[Your objective]:
Reproduce exactly the opening lines of the listing, stopping after the line that contains "ground.data.materials.append(SHADED_GROUND_GOLD)" and including it.

[Available data]:
· · · · ·

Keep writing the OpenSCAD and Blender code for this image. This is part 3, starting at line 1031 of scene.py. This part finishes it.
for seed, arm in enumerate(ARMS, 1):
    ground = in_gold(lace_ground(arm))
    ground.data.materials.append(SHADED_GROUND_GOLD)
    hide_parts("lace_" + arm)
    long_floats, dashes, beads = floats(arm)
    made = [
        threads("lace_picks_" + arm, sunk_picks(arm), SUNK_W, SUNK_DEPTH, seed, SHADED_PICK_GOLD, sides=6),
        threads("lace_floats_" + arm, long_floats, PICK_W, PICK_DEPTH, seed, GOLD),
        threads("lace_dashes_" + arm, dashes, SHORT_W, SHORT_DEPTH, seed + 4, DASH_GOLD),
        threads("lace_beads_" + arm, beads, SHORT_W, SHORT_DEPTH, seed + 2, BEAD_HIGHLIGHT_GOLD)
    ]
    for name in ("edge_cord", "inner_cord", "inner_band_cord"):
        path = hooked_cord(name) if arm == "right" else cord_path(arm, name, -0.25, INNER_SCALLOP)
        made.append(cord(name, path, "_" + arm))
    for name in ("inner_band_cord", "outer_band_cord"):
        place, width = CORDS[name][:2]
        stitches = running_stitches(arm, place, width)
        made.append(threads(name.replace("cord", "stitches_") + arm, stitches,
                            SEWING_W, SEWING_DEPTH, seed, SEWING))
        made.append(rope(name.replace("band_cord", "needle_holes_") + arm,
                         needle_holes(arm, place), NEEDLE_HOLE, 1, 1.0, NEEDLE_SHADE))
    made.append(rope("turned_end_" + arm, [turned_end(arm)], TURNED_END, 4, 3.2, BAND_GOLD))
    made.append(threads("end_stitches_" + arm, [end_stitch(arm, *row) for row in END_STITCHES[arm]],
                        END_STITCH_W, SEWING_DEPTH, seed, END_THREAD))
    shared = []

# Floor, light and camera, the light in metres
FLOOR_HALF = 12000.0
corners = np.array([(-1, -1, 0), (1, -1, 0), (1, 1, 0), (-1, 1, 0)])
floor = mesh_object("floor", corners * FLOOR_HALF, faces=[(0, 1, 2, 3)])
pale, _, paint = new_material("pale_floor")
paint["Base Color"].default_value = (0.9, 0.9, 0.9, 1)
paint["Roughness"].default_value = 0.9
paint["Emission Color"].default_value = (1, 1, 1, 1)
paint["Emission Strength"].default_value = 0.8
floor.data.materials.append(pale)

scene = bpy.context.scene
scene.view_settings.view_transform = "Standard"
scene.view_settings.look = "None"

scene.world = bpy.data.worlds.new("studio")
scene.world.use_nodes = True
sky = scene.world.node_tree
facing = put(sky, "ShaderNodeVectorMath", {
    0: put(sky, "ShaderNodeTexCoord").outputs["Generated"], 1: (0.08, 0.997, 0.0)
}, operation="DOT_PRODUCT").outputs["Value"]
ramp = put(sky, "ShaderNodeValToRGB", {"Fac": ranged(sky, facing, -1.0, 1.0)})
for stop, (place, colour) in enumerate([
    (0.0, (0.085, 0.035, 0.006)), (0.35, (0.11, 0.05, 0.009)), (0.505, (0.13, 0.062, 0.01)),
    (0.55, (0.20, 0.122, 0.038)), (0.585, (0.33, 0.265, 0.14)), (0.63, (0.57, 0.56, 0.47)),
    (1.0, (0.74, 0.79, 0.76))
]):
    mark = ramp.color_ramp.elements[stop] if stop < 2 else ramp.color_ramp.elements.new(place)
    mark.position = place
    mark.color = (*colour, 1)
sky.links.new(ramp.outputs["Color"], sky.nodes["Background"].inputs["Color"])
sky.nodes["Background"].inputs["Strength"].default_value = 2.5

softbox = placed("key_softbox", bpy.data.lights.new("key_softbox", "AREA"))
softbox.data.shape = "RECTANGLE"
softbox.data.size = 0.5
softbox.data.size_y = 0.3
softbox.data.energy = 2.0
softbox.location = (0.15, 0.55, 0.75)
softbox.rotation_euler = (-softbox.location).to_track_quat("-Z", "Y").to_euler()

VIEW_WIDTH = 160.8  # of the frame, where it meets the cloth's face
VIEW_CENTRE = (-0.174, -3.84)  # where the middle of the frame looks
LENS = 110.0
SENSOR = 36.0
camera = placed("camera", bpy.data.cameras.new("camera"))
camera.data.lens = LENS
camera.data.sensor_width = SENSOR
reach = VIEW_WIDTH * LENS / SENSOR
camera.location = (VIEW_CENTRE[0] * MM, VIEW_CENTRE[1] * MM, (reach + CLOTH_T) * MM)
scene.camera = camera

· · · · ·

[Solution to this problem]:
Keep writing the OpenSCAD and Blender code for this image. This is part 3, starting at line 1031 of scene.py. This part finishes it.
for seed, arm in enumerate(ARMS, 1):
    ground = in_gold(lace_ground(arm))
    ground.data.materials.append(SHADED_GROUND_GOLD)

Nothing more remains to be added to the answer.